EXHIBITIONS

新春特集展示 丑づくし─干支を愛でる─

新羅十二支像護石拓本のうち丑像 京都国立博物館蔵

 京都国立博物館で毎年恒例となる新春特集展示「干支を愛でる」。2021年は「丑づくし」と題して、今年の干支である牛(丑)にちなんだ作品を紹介する。

 牛(丑)と人類のつき合いは古く、約1万年前から犬・ 山羊・羊・豚に次いで家畜化された記録が残っている。古代中国の漢代では富の象徴として表現され、古代東アジアでは十二支のひとつに数えられる。
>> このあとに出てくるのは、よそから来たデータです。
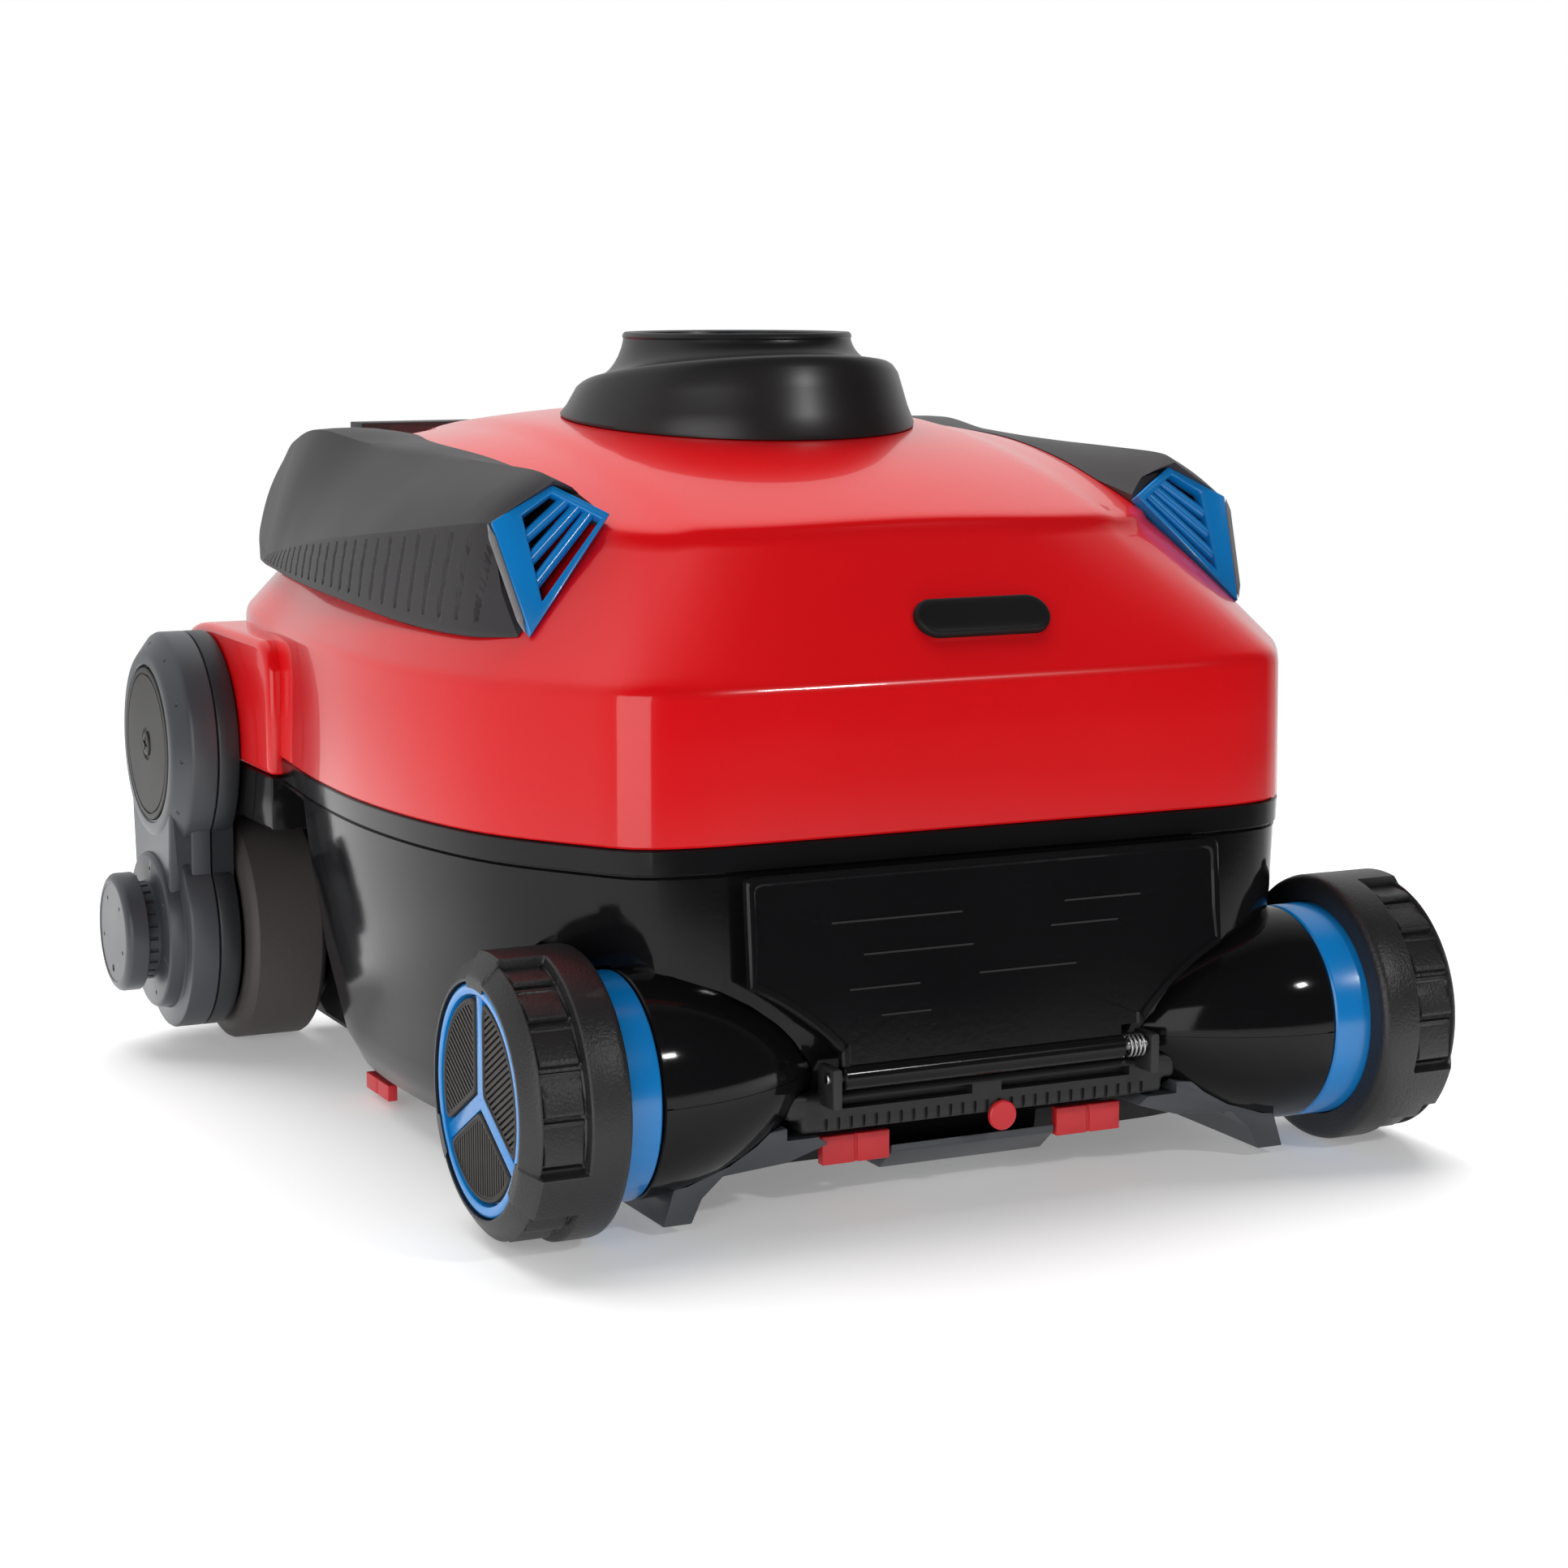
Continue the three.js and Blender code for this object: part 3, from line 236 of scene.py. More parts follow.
def set_round(piece, place, degrees, axis="X"):
    """Turns a piece about the origin, then moves it to its place."""
    piece.data.transform(Matrix.Translation(place) @ Matrix.Rotation(math.radians(degrees), 4, axis))
    return piece


def fitted(piece, material, slot, body, *stands_for):
    piece.data.materials.clear()
    piece.data.materials.append(material)
    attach(piece, body)
    if stands_for:
        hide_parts(*stands_for)
    return piece


def fitted_pair(piece, material, slot, body, *stands_for):
    """A right-hand piece and its twin, whose names say left where the others say right."""
    def other(name):
        return name.replace("right", "left")
    fitted(piece, material, slot, body, *stands_for)
    twin = mirror_image(piece, other(piece.name))
    fitted(twin, material, slot, other(body), *(other(node) for node in stands_for))


def new_group(name, inputs, outputs):
    """An empty shader group with its named inputs and outputs."""
    group = bpy.data.node_groups.new(name, "ShaderNodeTree")
    for label, kind, value in inputs:
        socket = group.interface.new_socket(label, in_out="INPUT", socket_type=kind)
        socket.default_value = value
    for label, kind in outputs:
        group.interface.new_socket(label, in_out="OUTPUT", socket_type=kind)
    return group, group.nodes.new("NodeGroupInput"), group.nodes.new("NodeGroupOutput")


def node_in(tree, kind, feeds=None, operation=None, **values):
    """A new shader node with its values set and its inputs fed from other nodes' outputs."""
    node = tree.nodes.new("ShaderNode" + kind)
    if operation:
        node.operation = operation
    for label, value in values.items():
        node.inputs[label.replace("_", " ")].default_value = value
    for key, socket in (feeds or {}).items():
        tree.links.new(socket, node.inputs[key])
    return node


def sum_in(tree, operation, *terms):
    """A maths node on sockets and plain numbers."""
    node = tree.nodes.new("ShaderNodeMath")
    node.operation = operation
    for socket, term in zip(node.inputs, terms):
        if isinstance(term, float):
            socket.default_value = term
        else:
            tree.links.new(term, socket)
    return node.outputs[0]


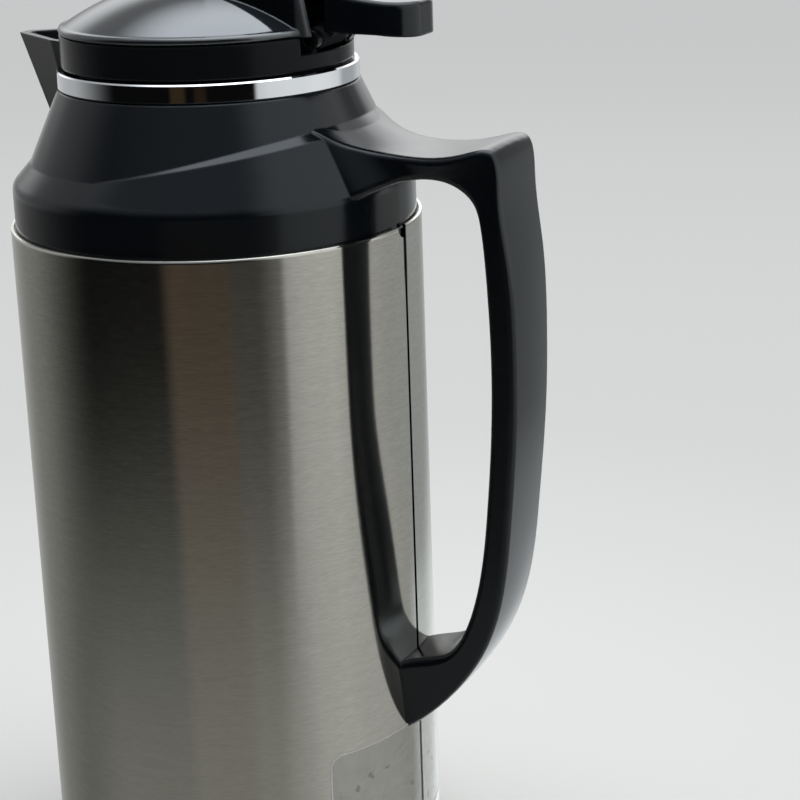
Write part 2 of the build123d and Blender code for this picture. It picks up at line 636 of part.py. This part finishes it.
with BuildPart() as lid_screws:
    for screw_x in LID_SCREWS:
        with BuildSketch(Plane.XY.offset(ARM_Z - 1.8)):
            with Locations((screw_x, 0)):
                Circle(HEAD_R)
        extrude(amount=1.8)
        with BuildSketch(Plane.XY.offset(ARM_Z)):
            with Locations((screw_x, 0)):
                Circle(THREAD_R)
        extrude(amount=6)
lid_screws.part.label = "lid_screws"

# ---- plug that shuts the port -------------------------------------------------------

seal_z = PORT_SEAT + 0.3
plug_z = seal_z + 2.0

with BuildPart() as port_seal:
    with BuildSketch(Plane.XY.offset(seal_z)):
        with Locations((PORT_X, 0)):
            Circle(PORT_R + 2)
    extrude(amount=plug_z - seal_z)
    chamfer(port_seal.faces().sort_by(Axis.Z)[0].edges(), 0.5)
port_seal.part.label = "port_seal"

with BuildPart() as port_plug:
    with BuildSketch(Plane.XY.offset(plug_z)):
        with Locations((PORT_X, 0)):
            Circle(PORT_R + 2.5)
    extrude(amount=2)
    with BuildSketch(Plane.XY.offset(plug_z + 2)):
        with Locations((PORT_X, 0)):
            Circle(4.5)
    extrude(amount=PLATE_Z - plug_z - 2)
    with BuildSketch(Plane.XY.offset(plug_z + 1)):
        with Locations((PORT_X, 0)):
            Circle(THREAD_R)
    extrude(amount=PLATE_Z - plug_z - 1, mode=Mode.SUBTRACT)
port_plug.part.label = "port_plug"

with BuildPart() as plug_screw:
    head_z = PLATE_Z + 1.5
    with BuildSketch(Plane.XY.offset(head_z)):
        with Locations((PORT_X, 0)):
            Circle(HEAD_R + 0.6)
    extrude(amount=1.8)
    with BuildSketch(Plane.XY.offset(head_z)):
        with Locations((PORT_X, 0)):
            Circle(THREAD_R)
    extrude(amount=plug_z + 1 - head_z)
plug_screw.part.label = "plug_screw"

# ---- export -------------------------------------------------------------------------

for piece in (
    outer_casing, seam_strip, shoulder_handle, neck_ring, liner_outer_wall, liner_inner_wall,
    wall_spacers, neck_gasket, liner_cushion, base_ring, base_cover, foot_ring, foot_screw,
    stopper_body, stopper_insulation, stopper_bottom, stopper_gasket, hinge_pin, lid_spring,
    lid_dome, lid_inner, thumb_lever, port_plug, port_seal, lid_screws, plug_screw,
):
    export_step(piece.part, f"parts/{piece.part.label}.step")
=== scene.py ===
import math

import bpy
from mathutils import Matrix, Vector


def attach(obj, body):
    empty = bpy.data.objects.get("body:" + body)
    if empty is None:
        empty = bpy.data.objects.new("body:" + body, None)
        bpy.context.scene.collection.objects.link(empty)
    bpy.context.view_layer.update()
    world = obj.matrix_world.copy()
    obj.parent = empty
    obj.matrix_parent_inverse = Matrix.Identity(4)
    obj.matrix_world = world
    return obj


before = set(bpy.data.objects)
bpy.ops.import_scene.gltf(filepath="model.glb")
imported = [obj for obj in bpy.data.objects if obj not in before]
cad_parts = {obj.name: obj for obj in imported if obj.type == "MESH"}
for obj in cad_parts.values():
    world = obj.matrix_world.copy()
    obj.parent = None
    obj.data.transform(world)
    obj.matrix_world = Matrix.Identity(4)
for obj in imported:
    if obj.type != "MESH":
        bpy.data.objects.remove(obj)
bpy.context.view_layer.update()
scene = bpy.context.scene
scene.view_settings.view_transform = "Standard"

# ---- camera -------------------------------------------------------------------------

CAMERA_AT = Vector((0.2926, -0.5214, 0.3324))
AIM_AZIMUTH = math.radians(29.3 + 90 - 4.88)    # direction of view, seen from above
AIM_DOWN = math.radians(17.44)
ROLL = math.radians(-1.93)

ahead = Vector((
    math.cos(AIM_AZIMUTH) * math.cos(AIM_DOWN),
    math.sin(AIM_AZIMUTH) * math.cos(AIM_DOWN),
    -math.sin(AIM_DOWN),
))
level = ahead.cross(Vector((0, 0, 1))).normalized()
upward = level.cross(ahead)
right = level * math.cos(ROLL) + upward * math.sin(ROLL)
above = upward * math.cos(ROLL) - level * math.sin(ROLL)

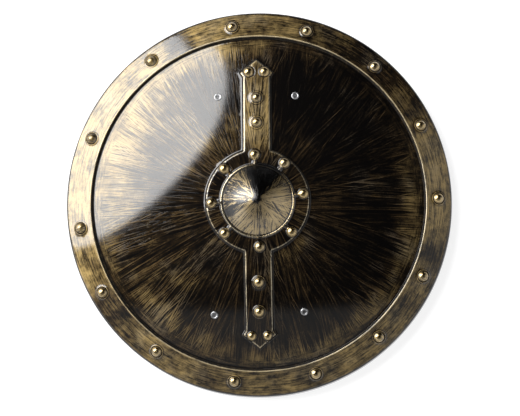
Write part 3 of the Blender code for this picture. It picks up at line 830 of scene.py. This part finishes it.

 もともと日本に生息していなかった牛は、古墳時代に外国から伝来。牛耕や運搬などが本格化した平安時代には神の使者や乗り物としても表された。中世には農村風景の一部となり、神仏とも結びついて庶民にも信仰が伝播。いっぽう、古代・中世の禅宗では、悟りの世界を象徴する存在として描かれ、江戸時代以降にはあふれる生命力などの表現も生まれた。

 本展では、京都国立博物館の所蔵品より、朝鮮半島から日本に伝わった《新羅十二支像護石拓本(丑像)》や、重要文化財《牛図》(俵屋宗達筆、烏丸光広賛)をはじめとする屏風、牛の置物や硯箱、染付など、丑年にふさわしい作品が並ぶ。